Venerdì c’è mancato poco che la mia carriera di giovan(issimo) scrittore andasse a farsi fot… ehm benedire.
Antefatto. Tempo addietro riflettevo con un’amica sullo stato in cui versa L’Aquila. Non su ricostruzioni, giochi di potere, distruzione sotto gli occhi, non-impegno, non-lavoro, non-tutto (bla bla bla e pure bla), che di questioni così ne abbiamo piene pelle e palle. Per pelle intendo proprio lo strato più superficiale dei corpi umani aquilani, i cui pori non chiacchierano d’altro da due anni e tre mesi, intervallando con previsioni sull’intensità dell’ultima scossa (per palle è chiaro cosa intendo). Parlavamo della nostra vita di sognatori, di un futuro diverso dal presente, possibilmente migliore. Nostra cioè mia, tua e sua. Nostra di gruppo d’amici, aquilani o no c’entra poco. Sognare quello che si ha, trasformare le piccole cose quotidiane nei propri sogni… certo, come no! Cazzate facili a dirsi e impossibili da farsi. Saltiamo tutti i passaggi da psicodramma depressivo parolisico pre-omicidio (neologismo riferito a quell’eroe acutissimo che è Salvatore Parolisi, a cui io consegnerei una laurea honoris causa in Scienze dell’Investigazione). E diciamo che per sentirci anche noi aquilani, giovani ragazzi comuni per una sera (i trent’anni da poco sopraggiunti aumentano esponenzialmente le occorrenze del termine “giovane” riferite a me medesimo da me medesimo. Insicurezza? Shock? Giovane lo sono ancora, vero?!) dobbiamo andar via di qui e viverci una notte da leoni altrove. Direzione Café Les Paillotes – Pescara.

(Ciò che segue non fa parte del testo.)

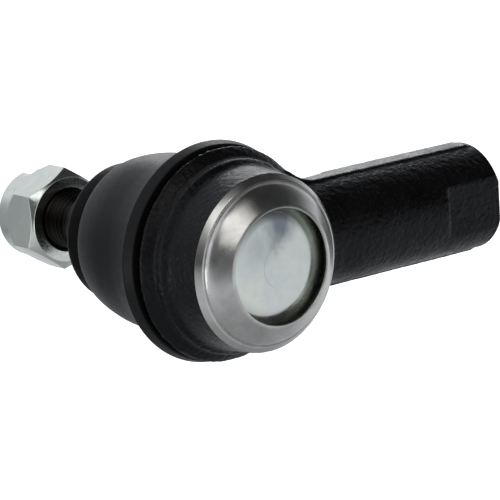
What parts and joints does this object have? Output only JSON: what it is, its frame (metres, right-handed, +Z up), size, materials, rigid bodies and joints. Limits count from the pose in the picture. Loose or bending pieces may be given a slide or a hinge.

Fatto. Il calòr, unito alla guida a singulti della Papi, che precipita in picchiata dalla quinta alla prima e poi manda i motori della sua Ka azzurra di Hello Kitty avanti tutta, agiva sulla mia serenità vacillante trasformandosi in una forma di malessere ansiogeno. Se lo manifesto, la mia amica prima mi dice che sono pesante e poi parte alla carica con l’elenco meticoloso di quei due o tre (mila) episodi in cui ho dimostrato di non fare proprio Alonso di cognome.
“Parli proprio tu che hai fatto inversione in autostrada, oppure vogliamo dire di quando hai sfondato la saracinesca… per non parlare di quella volta in cui sei salito sul marciapiede e hai quasi investito una signora con le buste della spesa.”
Devo difendermi: “E tu allora, che hai tamponato la tua migliore amica e hai cacciato dal Mc Donald’s una donna moribonda che chiedeva come ultimo desiderio solo di andare al bagno (a fare la cacca)?” (Un giorno questa ve la racconterò.)
Così mi sono rintanato in un sofferente silenzio, ho appoggiato la mano destra sul bordo del finestrino socchiuso infilando le dita a catturare aria per deviarne pochi soffi all’interno, sul viso, in un modo qualunque nei polmoni.
In quel preciso momento Papi ha portato a compimento un gesto di una violenza indicibile. Dice di non averlo fatto apposta, ci mancherebbe.
“Quello spiraglio mi dava fastidio e allora ho chiuso il finestrino!” Con le mie falangi in mezzo. “Apri, apri, apriiii!” urlavo e lei non è stata neanche così tempestiva. Una scena terrificante.
Quando ha dedotto che stavo bene, che solo per stavolta non l’avrei denunciata, ha cominciato a ridere perdendo il controllo di sé e del veicolo. Un animale coraggioso ha scelto proprio quell’istante per attraversare la carreggiata ed è stato miracolato da Papi che, col senno di poi, si è convinta fosse un pipistrello (che corre a quattro zampe? Va be’…).
Lunedì mattina mi sono fatto accompagnare da Madre e le ho fatto investire tutti i suoi risparmi di una vita in un’assicurazione milionaria sulle mie (potenzialmente) preziosissime mani. Chi è che si fa avanti per troncarmi un paio di dita con una mannaia fornita dal sottoscritto? Avrò la certezza di campare di rendita e di riempire di soddisfazioni Madre, per un figlio che alla faccia della precarietà, del tasso di disoccupazione in aumento e del prezzo della benzina degno di uno scintillante The Beers (con l’unica differenza che la mia Matiz si ferma dopo cinque chilometri, altro che per sempre) potrà dire di avercela fatta a costruirsi un futuro (senza dita).